Isenhart
von Westheim, war dieser Scherz, der ihm in den Sinn gekommen war, als er sich damals beim Radwechsel versehentlich den Splitter in die Hand trieb, nicht die beste Idee in seinem Leben gewesen.
Vater Hieronymus hatte stets ein Auge auf ihn gehabt, wenn er im Burghof seine Waren an den Mann brachte. Dieses war aus dem Orient, jenes von heidnischen Slawen, anderes sah die Kirche gar nicht gern und so weiter und so fort. Einen guten Schnitt machte von Westheim nur, wenn der Geistliche nicht bei jeder zweiten Ware die Nase rümpfte und dem interessierten Gesinde die Kauflaune verdarb.
Als von Westheim schließlich mithilfe seiner Zähne den Splitter aus der Hand zog, wurden der Ärger über das Missgeschick und der Schmerz dahingefegt von der Heiterkeit, die ihn bei der Vorstellung von Hieronymus’ ergriffener Miene erfüllte, wenn dieser einem profanen Holzspan einen Ehrenplatz in seiner Kapelle einrichten würde.
Von Westheims Genugtuung hatte sich verdoppelt, als er den Splitter zu Boden gelegt und sogleich darauf uriniert hatte.
Und vor ebendiesem Span hob er nun seine Hand.
Hieronymus richtete das Wort an Konrad: »Tretet vor und kniet.«
Isenhart konnte Konrad die Entschlossenheit selbst von hinten ansehen. Sein Gang ließ die Geschmeidigkeit des Vaters vermissen, doch war er fest und gewichtig. Der Stammhalter ließ zwischen Alexander von Westheim und sich etwa zehn Fuß Platz, dann ging er auf die Knie.
Der Händler warf ihm einen devoten Blick zu. »Konrad«, wandte er sich leise an ihn.
»Schweig«, befahl Hieronymus, segnete das Kreuz, vor dem die beiden Männer knieten, und sprach die Hoffnung aus, Gott möge dem Unschuldigen beistehen.
Damit waren alle Vorbereitungen getroffen. Er sah zu Sigimund von Laurin.
»Hebt die Arme und betet«, wies dieser Konrad und den Juden an. Sie hoben die Arme, die Augen auf das Kreuz gerichtet.
»Nun liegt es in Gottes Hand«, fügte Hieronymus hinzu und trat beiseite.
Anna hatte Gottes Beistand nicht erfahren, als sie ihn am meisten brauchte, stellte Isenhart fest. Nun wollte er der Sache auf den Grund gehen. Vor den Blicken der anderen geschützt, kniete er sich auf den Boden und hob ebenfalls die Arme in die Höhe.
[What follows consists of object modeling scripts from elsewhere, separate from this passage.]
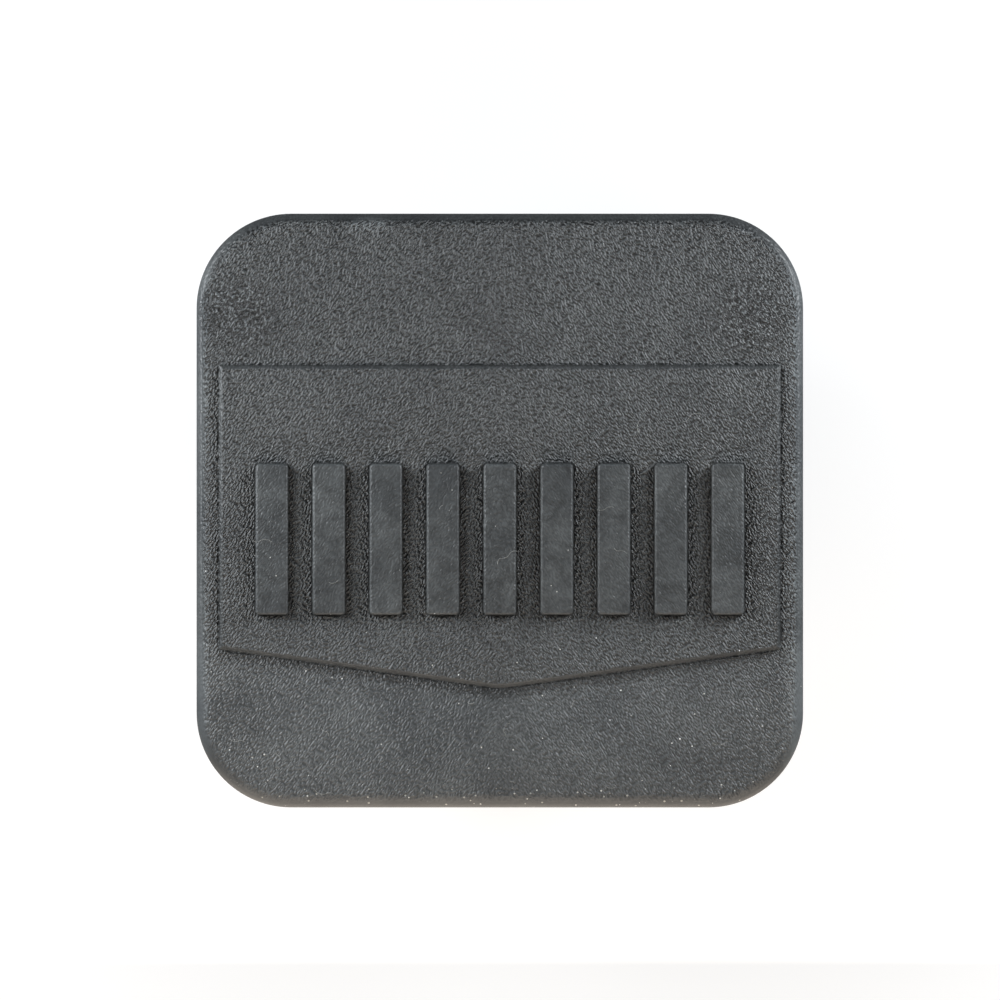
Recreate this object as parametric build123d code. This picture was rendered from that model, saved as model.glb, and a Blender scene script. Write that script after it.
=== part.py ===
from build123d import *
import math
import os

# Hitch receiver cover, moulded in one piece from black rubber. Sizes are in millimetres.
# The origin is on the plug's axis, in the plane where the flange seats on the receiver's mouth.
# +Z points out of the face and +Y to the face's upper edge. The plug hangs below, along -Z.

# Square receiver tube that the cover closes
receiver_bore = 50.8

# Flange: a thick plate with round corners and a rolled front rim
flange_width = 76.2
flange_height = 74.6
flange_thickness = 6.0
flange_corner_radius = 11.9
face_roll_radius = 1.9
back_edge_bevel = 0.4

# Raised panel: plumb sides, a level top edge and a shallow point below.
# Its margins are the strips of flat face left between it and the rolled rim.
panel_side_margin = 0.7
panel_top_margin = 17.0
panel_shoulder_margin = 17.8
panel_point_margin = 12.85
panel_relief = 0.5
panel_bevel_width = 0.5
panel_corner_radius = 0.5
panel_point_radius = 6.0

# Grip bars: a bank of like upright bars with smooth tops, set in from the panel's sides and top
bank_side_margin = 4.65
bank_top_margin = 12.3
bar_count = 9
bar_gap = 2.6
bar_height = 19.4
bar_relief = 0.8
bar_corner_radius = 0.7
bar_draft_deg = 8.0

# Plug: a hollow square sleeve with a flat rim; it is plumb, as soft rubber strips off its core
plug_depth = 32.0
plug_clearance = 1.9
plug_corner_radius = 5.0
plug_root_radius = 1.2
plug_lead_in = 1.0
plug_wall = 3.3
face_wall = 4.5
hollow_corner_radius = 2.0
hollow_floor_radius = 1.6
hollow_mouth_bevel = 0.5

# Sealing lips: rings round the sleeve, wider than the bore by the squeeze and rooted in its wall,
# spread evenly between the first lip's depth and the end margin above the rim
lip_count = 4
lip_first_depth = 6.2
lip_end_margin = 4.8
lip_squeeze = 0.5
lip_land = 0.8
lip_root = 0.8
lip_lead_deg = 50.0
lip_back_deg = 12.0

# Half sizes of the flat face inside the rolled rim, and the level that the bars stand on
face_half_width = flange_width / 2 - face_roll_radius
face_half_height = flange_height / 2 - face_roll_radius
panel_half_width = face_half_width - panel_side_margin
panel_top = face_half_height - panel_top_margin
panel_level = flange_thickness + panel_relief


def level_edges(shape, height):
    """The edges that lie wholly at one height."""
    return shape.edges().filter_by(
        lambda edge: all(abs(vertex.Z - height) < 0.001 for vertex in edge.vertices())
    )


def flange():
    """The plate, rolled over all round its face and bevelled at its back edge."""
    outline = RectangleRounded(flange_width, flange_height, flange_corner_radius)
    plate = extrude(outline, amount=flange_thickness)
    plate = fillet(level_edges(plate, flange_thickness), face_roll_radius)
    return chamfer(level_edges(plate, 0), back_edge_bevel)


def sleeve():
    """The plug's body, still solid, with a bevelled lead-in at its rim."""
    side = receiver_bore - 2 * plug_clearance
    outline = RectangleRounded(side, side, plug_corner_radius)
    body = extrude(outline, amount=-plug_depth)
    return chamfer(level_edges(body, -plug_depth), plug_lead_in)


def lip(depth):
    """One ring: a raked side that leads into the bore, a narrow land and a steep back."""
    reach = plug_clearance + lip_squeeze + lip_root
    span = receiver_bore + 2 * lip_squeeze
    tip = RectangleRounded(span, span, plug_corner_radius + plug_clearance + lip_squeeze)
    lead_height = reach / math.tan(math.radians(lip_lead_deg))
    back_height = reach * math.tan(math.radians(lip_back_deg))
    ring = extrude(tip, amount=-lip_land)
    ring += extrude(tip, amount=back_height, taper=90 - lip_back_deg)
    ring += extrude(Pos(0, 0, -lip_land) * tip, amount=-lead_height, taper=lip_lead_deg)
    return Pos(0, 0, -depth) * ring


def sealing_lips():
    """All the rings, from the one nearest the flange to the one nearest the rim."""
    last_depth = plug_depth - lip_end_margin
    pitch = (last_depth - lip_first_depth) / (lip_count - 1)
    return [lip(lip_first_depth + turn * pitch) for turn in range(lip_count)]


def hollow():
    """The space inside the plug, with a rounded floor behind the face."""
    floor_level = flange_thickness - face_wall
    side = receiver_bore - 2 * plug_clearance - 2 * plug_wall
    outline = Pos(0, 0, floor_level) * RectangleRounded(side, side, hollow_corner_radius)
    space = extrude(outline, amount=-(floor_level + plug_depth))
    return fillet(level_edges(space, floor_level), hollow_floor_radius)


def plugged_flange():
    """The flange with the sleeve rooted in its back, the lips round it and the hollow in it."""
    body = flange() + sleeve()
    root = level_edges(body, 0).filter_by(lambda edge: abs(edge.center().X) < receiver_bore / 2)
    root = root.filter_by(lambda edge: abs(edge.center().Y) < receiver_bore / 2)
    body = fillet(root, plug_root_radius)
    for ring in sealing_lips():
        body += ring
    body -= hollow()
    mouth = level_edges(body, -plug_depth).sort_by(lambda edge: edge.center().length)[:8]
    return chamfer(mouth, hollow_mouth_bevel)


def raised_panel():
    """The panel, bevelled all round by the slope of its sides."""
    shoulder = panel_shoulder_margin - face_half_height
    point = panel_point_margin - face_half_height
    outline = make_face(
        Polyline(
            (-panel_half_width, shoulder),
            (0, point),
            (panel_half_width, shoulder),
            (panel_half_width, panel_top),
            (-panel_half_width, panel_top),
            close=True,
        )
    )
    tip = outline.vertices().sort_by(Axis.Y)[0]
    outline = fillet(tip, panel_point_radius)
    ends = outline.vertices().filter_by(lambda vertex: abs(vertex.X) > panel_half_width - 0.001)
    outline = fillet(ends, panel_corner_radius)
    bevel_deg = math.degrees(math.atan2(panel_bevel_width, panel_relief))
    return extrude(Pos(0, 0, flange_thickness) * outline, amount=panel_relief, taper=bevel_deg)


def grip_bars():
    """The bank of bars, as wide as the gaps between them leave."""
    bank_width = 2 * (panel_half_width - bank_side_margin)
    bar_width = (bank_width - (bar_count - 1) * bar_gap) / bar_count
    centre_y = panel_top - bank_top_margin - bar_height / 2
    outline = RectangleRounded(bar_width, bar_height, bar_corner_radius)
    bar = extrude(outline, amount=bar_relief, taper=bar_draft_deg)
    spots = GridLocations(bar_width + bar_gap, bar_height, bar_count, 1)
    return [Pos(0, centre_y, panel_level) * spot * bar for spot in spots]


def receiver_cover():
    """The whole moulding."""
    cover = plugged_flange() + raised_panel()
    for bar in grip_bars():
        cover += bar
    return cover


os.makedirs("parts", exist_ok=True)
export_step(receiver_cover(), "parts/receiver_cover.step")
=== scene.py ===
import math
import random

import bmesh
import bpy
from mathutils import Matrix, Vector


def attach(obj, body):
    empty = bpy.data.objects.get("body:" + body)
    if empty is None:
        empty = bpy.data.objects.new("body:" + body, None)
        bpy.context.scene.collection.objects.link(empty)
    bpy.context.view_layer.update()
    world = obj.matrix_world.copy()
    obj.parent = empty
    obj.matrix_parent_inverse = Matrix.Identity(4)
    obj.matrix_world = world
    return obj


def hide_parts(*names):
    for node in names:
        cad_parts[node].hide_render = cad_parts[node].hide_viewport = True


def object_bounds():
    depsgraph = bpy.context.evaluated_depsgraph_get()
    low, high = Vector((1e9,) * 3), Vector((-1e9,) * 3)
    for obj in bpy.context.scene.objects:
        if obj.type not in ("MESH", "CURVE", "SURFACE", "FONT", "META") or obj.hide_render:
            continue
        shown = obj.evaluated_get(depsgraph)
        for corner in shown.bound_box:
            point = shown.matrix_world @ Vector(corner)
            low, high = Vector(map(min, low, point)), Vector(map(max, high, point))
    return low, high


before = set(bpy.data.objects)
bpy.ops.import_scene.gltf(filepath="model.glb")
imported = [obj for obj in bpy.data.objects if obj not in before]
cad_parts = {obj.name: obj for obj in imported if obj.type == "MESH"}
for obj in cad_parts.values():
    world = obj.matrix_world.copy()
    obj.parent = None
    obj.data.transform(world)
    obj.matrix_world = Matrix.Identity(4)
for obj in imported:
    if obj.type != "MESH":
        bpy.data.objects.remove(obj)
cad_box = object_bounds()

# FLANGE
# The real cover is one piece of black rubber, moulded in a two-part steel mould. This is its square
# flange: the face's mould half gives the rolled rim, and the flange's back seats on the receiver tube.
# All sizes of the moulding are in millimetres, and its mesh is turned to metres when it is whole.

flange_half_x = 38.1
flange_half_y = 37.3
flange_corner = 11.9
face_level = 6.0
face_roll = 1.9
back_bevel = 0.4
arris = 0.12
strip = 0.1
corner_steps = 28
least_segments = 3
segments_per_radian = 8
ring_seam = 0.002
rubber = bmesh.new()


def round_corner(outline, point, turn, rounding, segments):
    """Rounds one corner of an outline to a radius. The turn is the angle by which it turns there."""
    bmesh.ops.bevel(
        outline, geom=[point], offset=rounding * math.tan(turn / 2), offset_type="OFFSET",
        segments=segments, profile=0.5, affect="VERTICES", material=-1, clamp_overlap=False,
    )


def swept_ring(corners, centre_x, centre_y):
    """Draws a section and carries it round a rounded rectangle, with a quarter turn at each corner.

    Each corner of the section is its reach from the turn's centre, its level and its rounding."""
    ring = bmesh.new()
    start = Vector((centre_x, -centre_y, 0))
    points = [ring.verts.new(start + Vector((reach, 0, level))) for reach, level, _ in corners]
    for pair in zip(points, points[1:]):
        ring.edges.new(pair)
    for index, (point, (reach, level, rounding)) in enumerate(zip(points, corners)):
        if rounding:
            before = (corners[index - 1][0] - reach, corners[index - 1][1] - level)
            after = (corners[index + 1][0] - reach, corners[index + 1][1] - level)
            turn = math.pi - Vector(before).angle(Vector(after))
            segments = max(least_segments, math.ceil(turn * segments_per_radian * rounding ** 0.5))
            round_corner(ring, point, turn, rounding, segments)
    edges = list(ring.edges)
    for side_x, side_y in ((1, 1), (-1, 1), (-1, -1), (1, -1)):
        if side_x == side_y:
            run = Vector((0, 2 * centre_y * side_y, 0))
        else:
            run = Vector((-2 * centre_x * side_y, 0, 0))
        drawn = bmesh.ops.extrude_edge_only(ring, edges=edges)["geom"]
        far = [item for item in drawn if isinstance(item, bmesh.types.BMVert)]
        bmesh.ops.translate(ring, verts=far, vec=run)
        edges = [item for item in drawn if isinstance(item, bmesh.types.BMEdge)]
        turned = bmesh.ops.spin(
            ring, geom=far + edges, cent=(side_x * centre_x, side_y * centre_y, 0),
            axis=(0, 0, 1), angle=math.pi / 2, steps=corner_steps,
        )["geom_last"]
        edges = [item for item in turned if isinstance(item, bmesh.types.BMEdge)]
    bmesh.ops.remove_doubles(ring, verts=ring.verts, dist=ring_seam)
    return ring


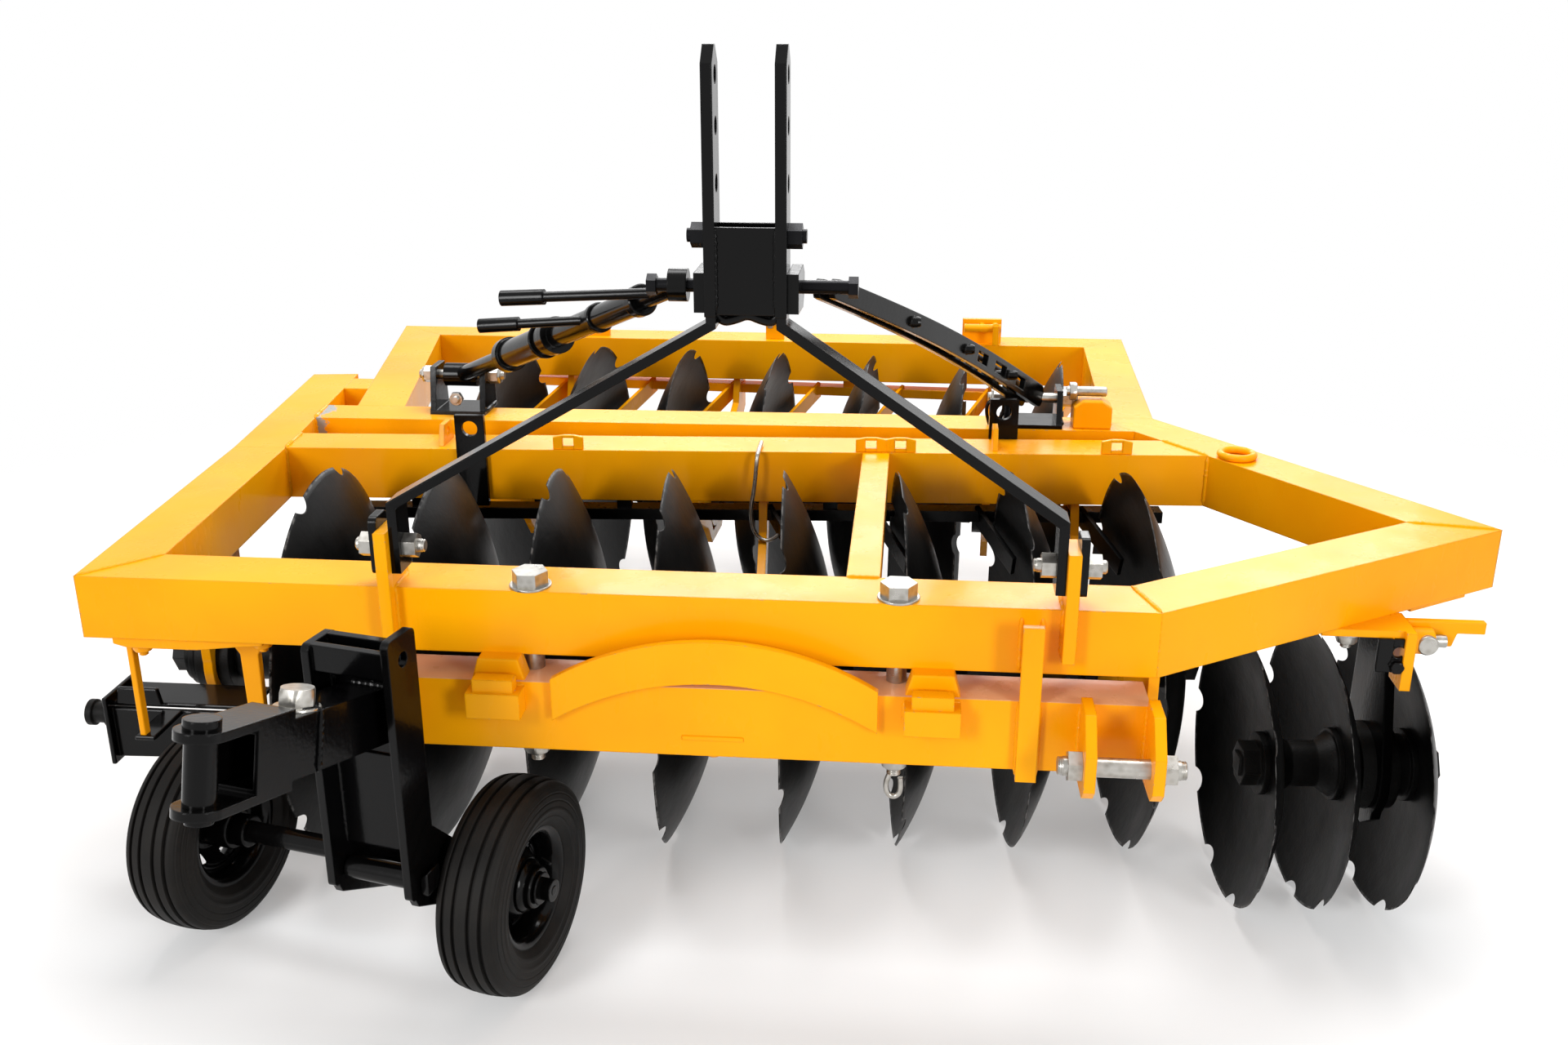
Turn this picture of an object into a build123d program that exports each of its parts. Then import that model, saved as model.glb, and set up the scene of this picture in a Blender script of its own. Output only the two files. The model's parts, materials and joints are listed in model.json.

Von fern drang ein spitzer Schrei an sein Ohr.
Er stammte von Sophia. Marie und ihre Mutter Mechthild von Laurin waren bei ihr und umsorgten sie, tunkten Leinen in das kalte Flusswasser und umwickelten damit die Waden und die glühende Stirn der Zwölfjährigen.
Sophia hatte neben dem Grab der geliebten Schwester gewacht, mehr noch, sich bäuchlings auf die frisch aufgeworfene Erde gelegt, die Arme ausgebreitet und unablässig gebetet in dem vergeblichen Versuch, Anna zurück ins Diesseits zu erbitten.
Damit zog sie sich nicht nur das schwere Fieber zu, das sie dahinzuraffen drohte, sondern erwarb sich auch Isenharts unverbrüchliche Zuneigung. Mechthild und Sigimund von Laurin ausgenommen, gab es niemanden, den Annas Tod härter getroffen hatte als ihn. Das zumindest war seine Überzeugung, als er mit Konrad und Sigimund nach Mulenbrunnen aufbrach – um eines Besseren belehrt zu werden. Die hilflose Geste Sophias rührte ihn in besonderer Weise, weil er mit ihr nicht gerechnet hatte.
Aus dem kleinen, rothaarigen Trampel war ein rothaariges, in sich gekehrtes Mädchen geworden. Die Haut blasser als gebleichtes Leinen; der grimmige Blick war geblieben. Aus grünen Pupillen musterte sie ihr Gegenüber und verzog keine Miene, nur manchmal spielte ein undurchsichtiges Lächeln um ihren Mund.
Hin und wieder stahl sie sich nachts aus der Burg und ging in den Wald, nur der Herrgott mochte wissen, was sie da trieb.
Isenhart – und nicht nur ihm – erschien sie unzugänglich und entrückt. Sie passte sich nicht ein. Und was hatte es für ein Zeter und Mordio gegeben, als ihr Vater ihr untersagt hatte, Giselbert aufzusuchen. Was sie da überhaupt verloren habe, wolle sie etwa Scharfrichterin werden? Er lachte sie aus.
Sie wolle alles über Carnifexe wissen, erwiderte sie, alles über den Tod und wie es sich anfühlt, wenn man ihn über andere bringt. Dem Vater blieb das Lachen im Halse stecken.
Sophia war den Leuten unheimlich.
Anna erwähnte das einmal, sie hatten sich geliebt, Isenhart lag ausgelaugt neben ihr, sein ganzer Körper befand sich in wohliger Erschlaffung, aber sein Geist war hellwach. Anna sorgte sich um ihre kleine Schwester, um den rothaarigen Wildfang, der so sehr aus der Art schlug.